* Do this: Select from the data all lines with the word "degrees".

* Supplied entries:
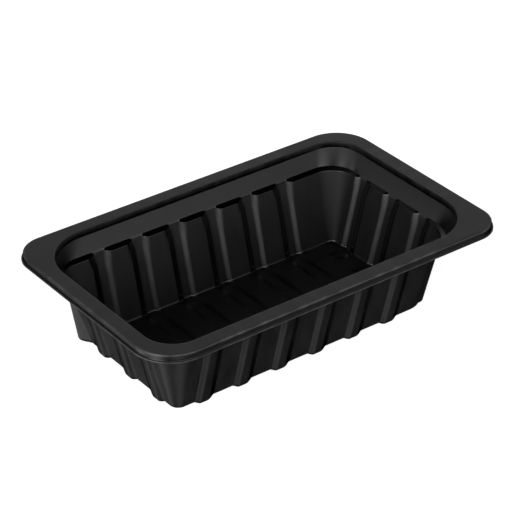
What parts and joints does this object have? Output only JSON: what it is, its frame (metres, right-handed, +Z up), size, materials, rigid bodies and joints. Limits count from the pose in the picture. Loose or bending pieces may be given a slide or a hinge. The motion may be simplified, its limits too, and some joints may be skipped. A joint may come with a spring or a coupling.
{
  "type": "food tray",
  "caption": "Deep rectangular black plastic food tray with a rolled rim, two wide corner tabs and fluted sloping walls.",
  "frame": {"origin": "centre of the rim's rectangle, on the surface that the tray stands on", "axes": "+X along the long side, +Y across it to the long side behind, +Z up out of the opening"},
  "size_m": [0.265, 0.163, 0.065],
  "materials": {
    "black_plastic": "black polypropylene with a soft satin gloss"
  },
  "bodies": {
    "root": {"tray": "black_plastic"}
  },
  "joints": []
}
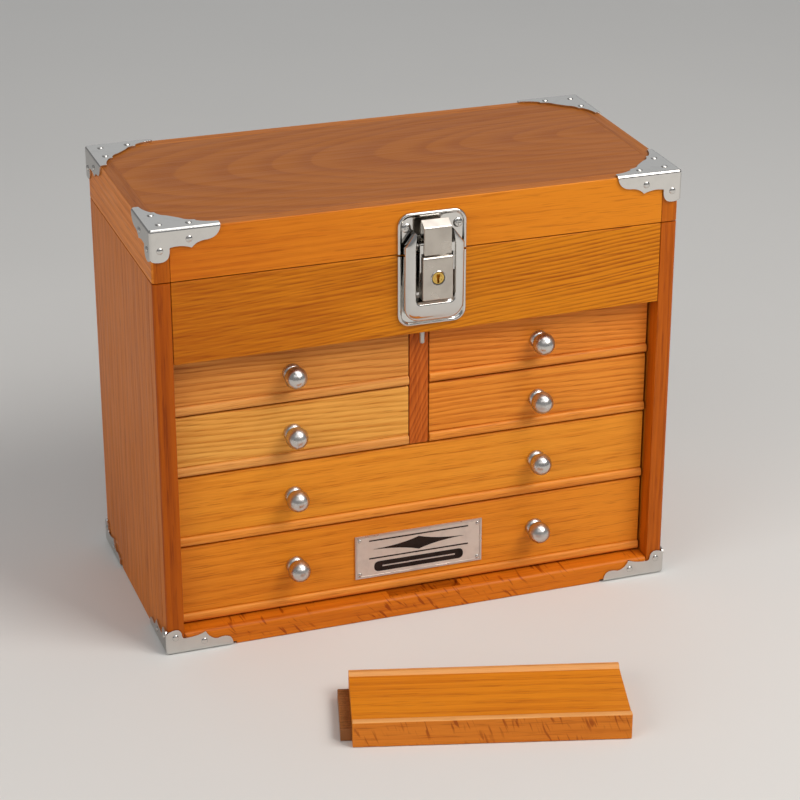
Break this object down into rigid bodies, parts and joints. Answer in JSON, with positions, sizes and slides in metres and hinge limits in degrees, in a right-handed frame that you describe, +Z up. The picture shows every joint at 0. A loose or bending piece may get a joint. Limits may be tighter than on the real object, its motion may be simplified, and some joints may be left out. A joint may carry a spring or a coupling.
{
  "type": "six-drawer hobby chest",
  "caption": "Small oak chest with a hinged lid over a till, a keyed draw latch, nickel corner brackets, recessed drawers with ball knobs, and a loose locking bar.",
  "frame": {"origin": "middle of the chest's underside, on the surface it stands on", "axes": "+Z up, -Y the way the drawers face and pull out, +X to the viewer's right"},
  "size_m": [0.3444, 0.3601, 0.2852],
  "materials": {
    "oak_case": "glossy lacquered oak",
    "oak_drawer": "glossy lacquered oak, lighter",
    "oak_inside": "plain sanded oak, lined with green felt",
    "nickel": "polished nickel plate",
    "pewter": "satin pewter",
    "brass": "polished"
  },
  "bodies": {
    "case": {"left_side": "oak_case", "right_side": "oak_case", "base_board": "oak_inside", "bottom_rail": "oak_case", "back_panel": "oak_case", "upper_front_panel": "oak_case", "till_floor": "oak_inside", "centre_divider": "oak_case", "runner_board_lower": "oak_inside", "runner_board_middle": "oak_inside", "runner_board_left": "oak_inside", "runner_board_right": "oak_inside", "base_bracket_front_left": "nickel", "base_bracket_front_right": "nickel", "base_bracket_rear_left": "nickel", "base_bracket_rear_right": "nickel", "hinge_leaf_case": "nickel", "hinge_pin": "nickel", "latch_base_plate": "nickel", "latch_shroud": "nickel"},
    "lid": {"lid_left": "oak_case", "lid_right": "oak_case", "lid_front": "oak_case", "lid_back": "oak_case", "lid_top": "oak_case", "lid_bracket_front_left": "nickel", "lid_bracket_front_right": "nickel", "lid_bracket_rear_left": "nickel", "lid_bracket_rear_right": "nickel", "hinge_leaf_lid": "nickel", "latch_catch_plate": "nickel"},
    "bottom_drawer": {"bottom_drawer_front": "oak_drawer", "bottom_drawer_tray": "oak_inside", "bottom_drawer_knob_left": "nickel", "bottom_drawer_knob_right": "nickel", "nameplate": "pewter"},
    "lower_drawer": {"lower_drawer_front": "oak_drawer", "lower_drawer_tray": "oak_inside", "lower_drawer_knob_left": "nickel", "lower_drawer_knob_right": "nickel"},
    "middle_left_drawer": {"middle_left_drawer_front": "oak_drawer", "middle_left_drawer_tray": "oak_inside", "middle_left_drawer_knob": "nickel"},
    "middle_right_drawer": {"middle_right_drawer_front": "oak_drawer", "middle_right_drawer_tray": "oak_inside", "middle_right_drawer_knob": "nickel"},
    "top_left_drawer": {"top_left_drawer_front": "oak_drawer", "top_left_drawer_tray": "oak_inside", "top_left_drawer_knob": "nickel"},
    "top_right_drawer": {"top_right_drawer_front": "oak_drawer", "top_right_drawer_tray": "oak_inside", "top_right_drawer_knob": "nickel"},
    "latch_lever": {"latch_lever": "nickel"},
    "latch_hook": {"latch_hook": "nickel"},
    "lock_cylinder": {"lock_cylinder": "brass"},
    "lock_pin": {"lock_pin": "nickel"},
    "lock_bar": {"lock_bar": "oak_case"}
  },
  "joints": [
    {"name": "lid_hinge", "type": "hinge", "parent": "case", "child": "lid", "pos_m": [0, 0.0865, 0.25], "axis": [-1, 0, 0], "range_deg": [0, 100]},
    {"name": "bottom_drawer_slide", "type": "slide", "parent": "case", "child": "bottom_drawer", "axis": [0, -1, 0], "range_m": [0, 0.09]},
    {"name": "lower_drawer_slide", "type": "slide", "parent": "case", "child": "lower_drawer", "axis": [0, -1, 0], "range_m": [0, 0.09]},
    {"name": "middle_left_drawer_slide", "type": "slide", "parent": "case", "child": "middle_left_drawer", "axis": [0, -1, 0], "range_m": [0, 0.09]},
    {"name": "middle_right_drawer_slide", "type": "slide", "parent": "case", "child": "middle_right_drawer", "axis": [0, -1, 0], "range_m": [0, 0.09]},
    {"name": "top_left_drawer_slide", "type": "slide", "parent": "case", "child": "top_left_drawer", "axis": [0, -1, 0], "range_m": [0, 0.09]},
    {"name": "top_right_drawer_slide", "type": "slide", "parent": "case", "child": "top_right_drawer", "axis": [0, -1, 0], "range_m": [0, 0.09]},
    {"name": "latch_lever_hinge", "type": "hinge", "parent": "case", "child": "latch_lever", "pos_m": [0.005, -0.0926, 0.247], "axis": [-1, 0, 0], "range_deg": [0, 90]},
    {"name": "latch_hook_hinge", "type": "hinge", "parent": "latch_lever", "child": "latch_hook", "pos_m": [0.005, -0.093, 0.2425], "axis": [-1, 0, 0], "range_deg": [-92, 0]},
    {"name": "lock_cylinder_turn", "type": "hinge", "parent": "latch_lever", "child": "lock_cylinder", "pos_m": [0.005, -0.0966, 0.2368], "axis": [0, 1, 0], "range_deg": [0, 90]},
    {"name": "lock_pin_slide", "type": "slide", "parent": "case", "child": "lock_pin", "axis": [0, 0, 1], "range_m": [0, 0.0085]},
    {"name": "lock_bar_slide", "type": "slide", "parent": "case", "child": "lock_bar", "axis": [0, -1, 0], "range_m": [0, 0.06]}
  ],
  "couplings": [
    {"joint": "latch_hook_hinge", "follows": "latch_lever_hinge", "ratio": -1},
    {"joint": "lock_pin_slide", "follows": "lid_hinge", "m_per_rad": 0.0046}
  ]
}
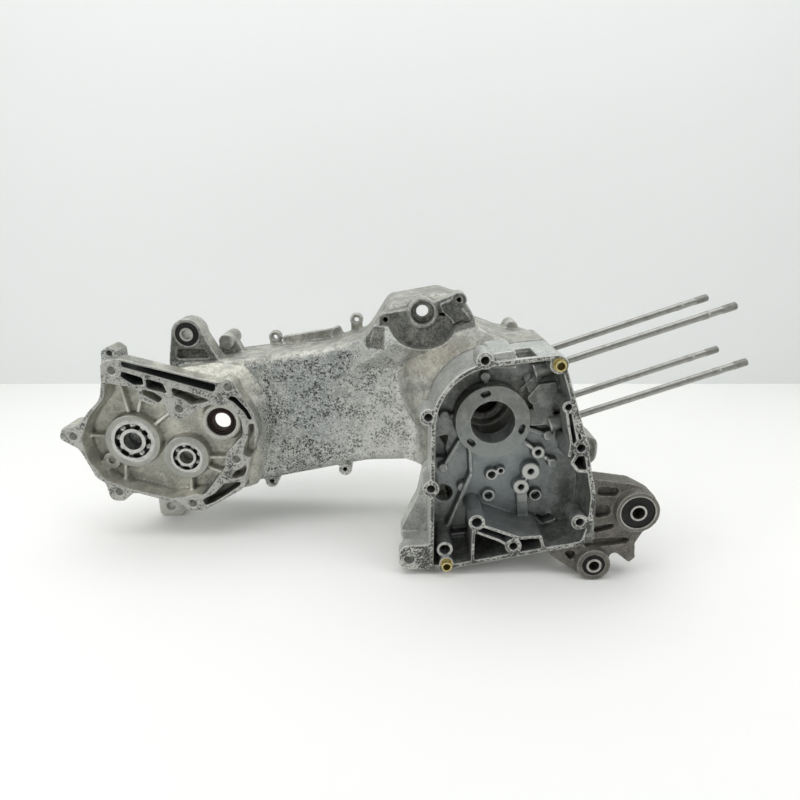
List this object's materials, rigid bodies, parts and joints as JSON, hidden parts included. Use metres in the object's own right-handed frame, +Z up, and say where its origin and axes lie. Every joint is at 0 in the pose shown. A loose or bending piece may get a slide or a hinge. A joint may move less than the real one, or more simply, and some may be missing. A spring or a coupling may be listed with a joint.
{
  "type": "engine crankcase",
  "caption": "Scooter engine crankcase, both halves joined, with open stator chamber, open final drive case, belt case, hanger ears and long cylinder studs.",
  "frame": {"origin": "on the crankshaft axis, at the face of the stator flange", "axes": "+Y along the crankshaft to the left side of the engine, +X forward towards the cylinder, +Z up"},
  "size_m": [0.693, 0.193, 0.2698],
  "materials": {
    "cast_aluminium": "sand-cast aluminium with oxide bloom and dark speckled corrosion",
    "dark_cast_aluminium": "oil-darkened cast aluminium with bright machined faces",
    "bearing_steel": "ground bearing steel",
    "bright_steel": "plain steel, lightly tarnished",
    "dark_cage": "dark ball cage",
    "yellow_brass": "yellow plated dowel",
    "black_rubber": "black bonded rubber",
    "seal_rubber": "brown-black seal rubber",
    "gasket_paper": "dark jointing sheet"
  },
  "bodies": {
    "crankcase": {"right_crankcase": "dark_cast_aluminium", "left_crankcase": "cast_aluminium", "crankcase_gasket": "gasket_paper", "cylinder_studs": "bright_steel", "cylinder_base_dowels": "bright_steel", "upper_cover_dowel": "yellow_brass", "lower_cover_dowel": "yellow_brass", "case_bolts": "bright_steel", "final_bearing_outer_ring": "bearing_steel", "counter_bearing_outer_ring": "bearing_steel", "case_dowels": "bright_steel", "belt_cover_dowels": "bright_steel", "input_seal_case": "black_rubber", "input_seal_lip": "seal_rubber", "crank_seal_case": "bright_steel", "crank_seal_lip": "seal_rubber", "shock_bush_rubber": "black_rubber", "shock_bush_sleeve": "bright_steel", "hanger_bush_shell": "bright_steel", "hanger_bush_rubber": "black_rubber", "hanger_bush_sleeve": "bright_steel", "lower_bush_rubber": "black_rubber", "lower_bush_sleeve": "bright_steel", "oil_strainer_cap": "cast_aluminium", "oil_strainer_washer": "gasket_paper", "oil_strainer_spring": "bright_steel", "oil_strainer_screen": "bright_steel", "gear_drain_screw": "bright_steel", "gear_drain_washer": "gasket_paper"},
    "final_ring": {"final_bearing_inner_ring": "bearing_steel"},
    "final_cage": {"final_bearing_balls": "bearing_steel", "final_bearing_cage": "dark_cage"},
    "counter_ring": {"counter_bearing_inner_ring": "bearing_steel"},
    "counter_cage": {"counter_bearing_balls": "bearing_steel", "counter_bearing_cage": "dark_cage"}
  },
  "joints": [
    {"name": "final_ring_spin", "type": "hinge", "parent": "crankcase", "child": "final_ring", "pos_m": [-0.3788, 0.065, -0.0415], "axis": [0, 1, 0], "continuous": true},
    {"name": "final_cage_spin", "type": "hinge", "parent": "crankcase", "child": "final_cage", "pos_m": [-0.3788, 0.065, -0.0415], "axis": [0, 1, 0], "continuous": true},
    {"name": "counter_ring_spin", "type": "hinge", "parent": "crankcase", "child": "counter_ring", "pos_m": [-0.3227, 0.0635, -0.0604], "axis": [0, 1, 0], "continuous": true},
    {"name": "counter_cage_spin", "type": "hinge", "parent": "crankcase", "child": "counter_cage", "pos_m": [-0.3227, 0.0635, -0.0604], "axis": [0, 1, 0], "continuous": true}
  ],
  "couplings": [
    {"joint": "final_cage_spin", "follows": "final_ring_spin", "ratio": 0.3815},
    {"joint": "counter_cage_spin", "follows": "counter_ring_spin", "ratio": 0.381}
  ]
}
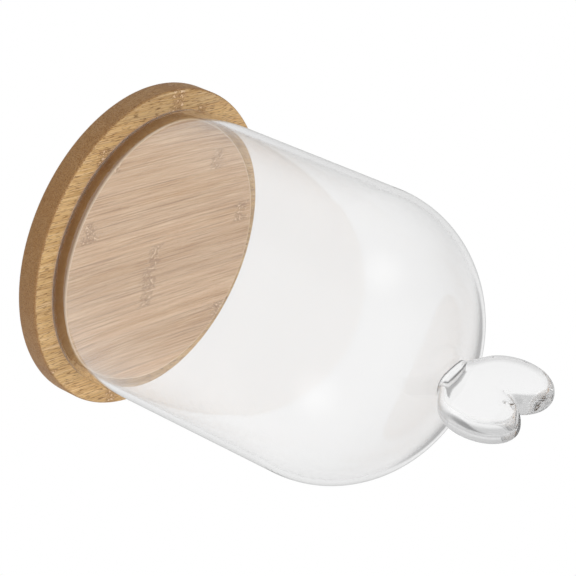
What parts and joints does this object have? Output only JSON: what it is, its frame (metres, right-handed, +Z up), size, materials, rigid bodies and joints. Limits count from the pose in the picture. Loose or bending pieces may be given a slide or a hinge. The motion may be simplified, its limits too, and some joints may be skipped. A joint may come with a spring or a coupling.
{
  "type": "cheese dome",
  "caption": "Clear glass dome with a round crown and a heart-shaped glass knob, standing on the step of a round bamboo board with a raised middle; the dome lifts off.",
  "frame": {"origin": "centre of the board's underside", "axes": "+Z up along the dome's axis; the heart knob lies in the XZ plane, so its broad faces look along -Y and +Y; the bamboo's grain runs 18 degrees clockwise from +X, seen from above"},
  "size_m": [0.14, 0.14, 0.2003],
  "materials": {
    "bamboo": "bamboo staves glued edge to edge, turned and oiled to a satin finish, with fibre lines and nodes",
    "clear_glass": "clear blown glass with a fire-polished rim",
    "knob_glass": "clear solid glass with smooth rounded edges"
  },
  "bodies": {
    "board": {"bamboo_stave_01": "bamboo", "bamboo_stave_02": "bamboo", "bamboo_stave_03": "bamboo", "bamboo_stave_04": "bamboo", "bamboo_stave_05": "bamboo", "bamboo_stave_06": "bamboo", "bamboo_stave_07": "bamboo", "bamboo_stave_08": "bamboo", "bamboo_stave_09": "bamboo", "bamboo_stave_10": "bamboo", "bamboo_stave_11": "bamboo", "bamboo_stave_12": "bamboo", "bamboo_stave_13": "bamboo", "bamboo_stave_14": "bamboo", "bamboo_stave_15": "bamboo"},
    "dome": {"glass_dome": "clear_glass", "heart_knob": "knob_glass"}
  },
  "joints": [
    {"name": "dome_lift", "type": "slide", "parent": "board", "child": "dome", "axis": [0, 0, 1], "range_m": [0, 0.18]}
  ]
}
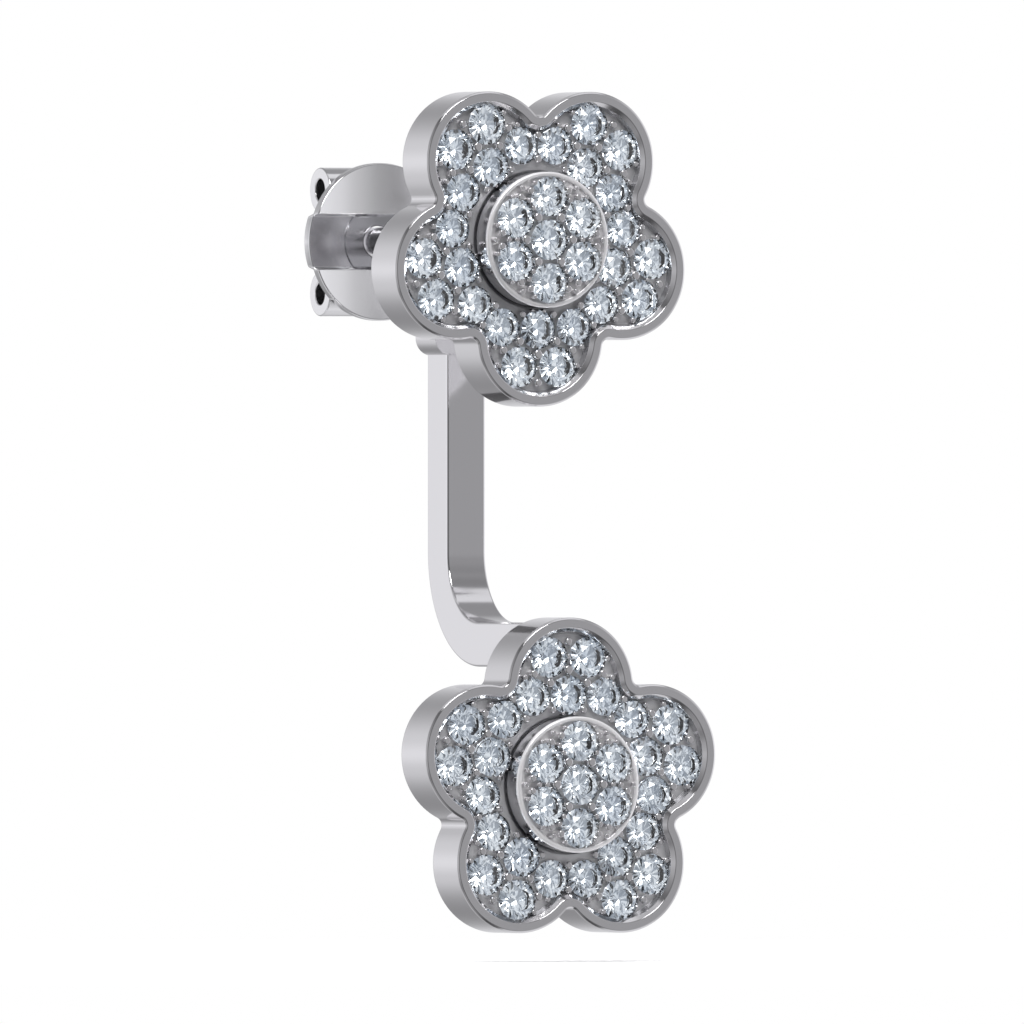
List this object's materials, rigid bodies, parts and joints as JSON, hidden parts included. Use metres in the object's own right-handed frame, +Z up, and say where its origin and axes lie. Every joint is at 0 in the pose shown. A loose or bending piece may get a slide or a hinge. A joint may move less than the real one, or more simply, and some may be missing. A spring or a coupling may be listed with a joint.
{
  "type": "front-and-back cluster stud earring",
  "caption": "Flower cluster ear stud on a post, with a jacket that hangs from the post behind the lobe and carries another flower under it, and a slide-on clutch.",
  "frame": {"origin": "On the post's axis, in the plane of the top flower's flat back, where the post enters the front of the ear lobe.", "axes": "The flowers face -Y and the post runs back along +Y. +Z is up as the earring is worn. X = 0 is the plane that the whole earring is symmetric about."},
  "size_m": [0.01, 0.0162, 0.026],
  "materials": {
    "white_metal": "polished white precious metal",
    "clutch_metal": "pressed sheet, polished",
    "cut_stone": "cut and polished, clear"
  },
  "bodies": {
    "stud": {"stud": "white_metal", "stud_petal_stones": "cut_stone", "stud_centre_stones": "cut_stone"},
    "jacket": {"jacket": "white_metal", "jacket_petal_stones": "cut_stone", "jacket_centre_stones": "cut_stone"},
    "clutch": {"clutch": "clutch_metal"}
  },
  "joints": [
    {"name": "jacket_swing", "type": "hinge", "parent": "stud", "child": "jacket", "pos_m": [0, 0.00405, 0], "axis": [0, 1, 0], "continuous": true},
    {"name": "clutch_slide", "type": "slide", "parent": "stud", "child": "clutch", "axis": [0, 1, 0], "range_m": [-0.00435, 0.0014]}
  ]
}
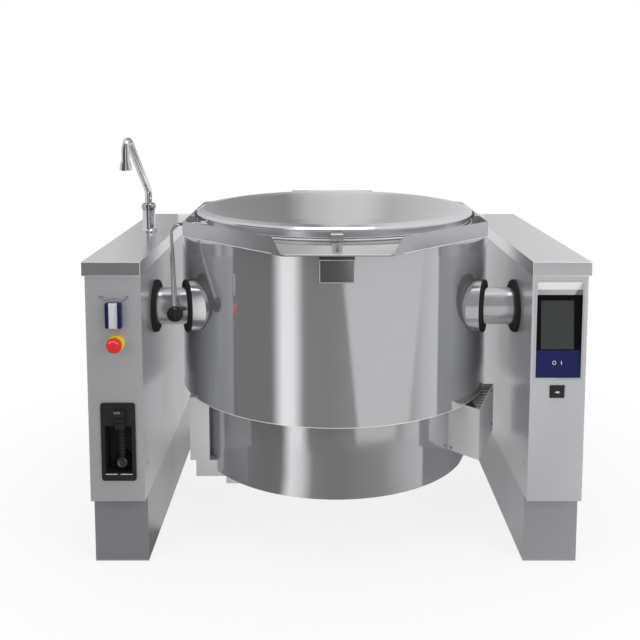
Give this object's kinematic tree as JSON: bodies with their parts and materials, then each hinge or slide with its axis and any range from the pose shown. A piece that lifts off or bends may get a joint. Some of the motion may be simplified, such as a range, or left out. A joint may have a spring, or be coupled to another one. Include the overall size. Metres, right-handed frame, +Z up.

* Task result:
Break this object down into rigid bodies, parts and joints. Answer in JSON, with positions, sizes and slides in metres and hinge limits in degrees, in a right-handed frame that you describe, +Z up. The picture shows every joint at 0. A loose or bending piece may get a joint. Limits may be tighter than on the real object, its motion may be simplified, and some joints may be left out. A joint may carry a spring or a coupling.
  "frame": {"origin": "centre of the board's underside", "axes": "+Z up along the dome's axis; the heart knob lies in the XZ plane, so its broad faces look along -Y and +Y; the bamboo's grain runs 18 degrees clockwise from +X, seen from above"},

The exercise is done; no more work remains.